If there are any long silences after you have answered a question and you are not sure whether to continue, you can always ask ‘Would you like me to expand further on that?”.

If the employer calls you for an impromptu interview, you are within your rights to ask to schedule another time when you are in a better situation to talk.

Automated calls

Some organisations now use a fully-automated telephone interviewing system during the first round. You will receive an invitation to ring a free-phone number at a convenient time, at which point an automated system will ask you a series of questions, and your responses will be recorded. The time you take to respond to each question may be taken into account.

Skype interviews
  • Think about your setting and consider what will be seen on-camera during your interview.
  • Think about the image you project and how your clothing will be perceived.
  • Bear in mind the distance you sit from the camera.
  • Consider practising with a friend, asking them to feedback on how you and your surroundings appear on camera.
  • Consider your interaction with the interviewer, look into the camera (not the screen!) and take into account possible lags between the visual and audio. Follow visual cues from your interviewer so you don’t interrupt before a question has been completely asked.
  • Dial or log in at the correct time – arriving 10 minutes early works in person, but not for a virtual interview.
  • You should also have a backup plan (such as the correct phone number to call) in case your internet connection should suddenly go, or camera stops working!

It is possible to arrange Skype interviews at the Careers Service if you do not have your own facilities.

Pre-recorded video interviewing

If you are invited to a pre-recorded video interview, you will be sent a link in advance and will need to log-in to a system where there will be a series of pre-recorded questions to answer. This system means you do not have to travel to face-to-face interviews, and unlike a telephone interview allows you to communicate using body-language too. There is however, no opportunity for interactions with the interviewer.
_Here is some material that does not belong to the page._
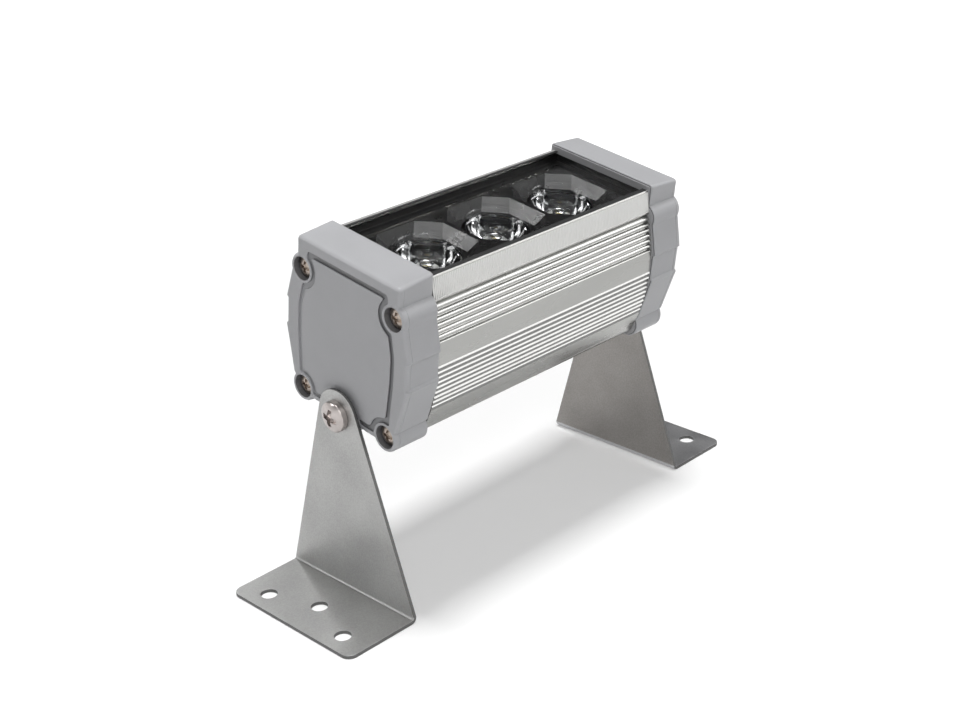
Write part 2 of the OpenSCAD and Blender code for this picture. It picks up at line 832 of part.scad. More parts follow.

There’s been a large jump in the prevalence of pre-recorded video interviewing in recent years. A recent Association of Graduate Recruiters (AGR) survey revealed that 42% of its members had used them. Employers including Accenture, Barclays, BNP Paribas, Clifford Chance, Goldman Sachs, Nestle, Shell and Unilever are using them in 2017/18.

Top Tips:

  • Consider the same advice given for Skype interviews with regard to presentation and preparation.
  • Speak clearly and enunciate – there is no opportunity for the interviewer to ask for clarification.
  • Often you will be able to pause the interview after you have answered one question and before you move onto the next. However, you are usually not allowed to pause after you have heard the question and before you start answering, so ensure you have done sufficient preparation in advance.
  • Usually, you are only given one shot at an answer. However, if you are allowed to make several attempts, try to get it right sooner rather than later; a big video interview provider has found that multiple attempts may begin to dilute a clear message.

 

This information was last updated on 09 August 2017.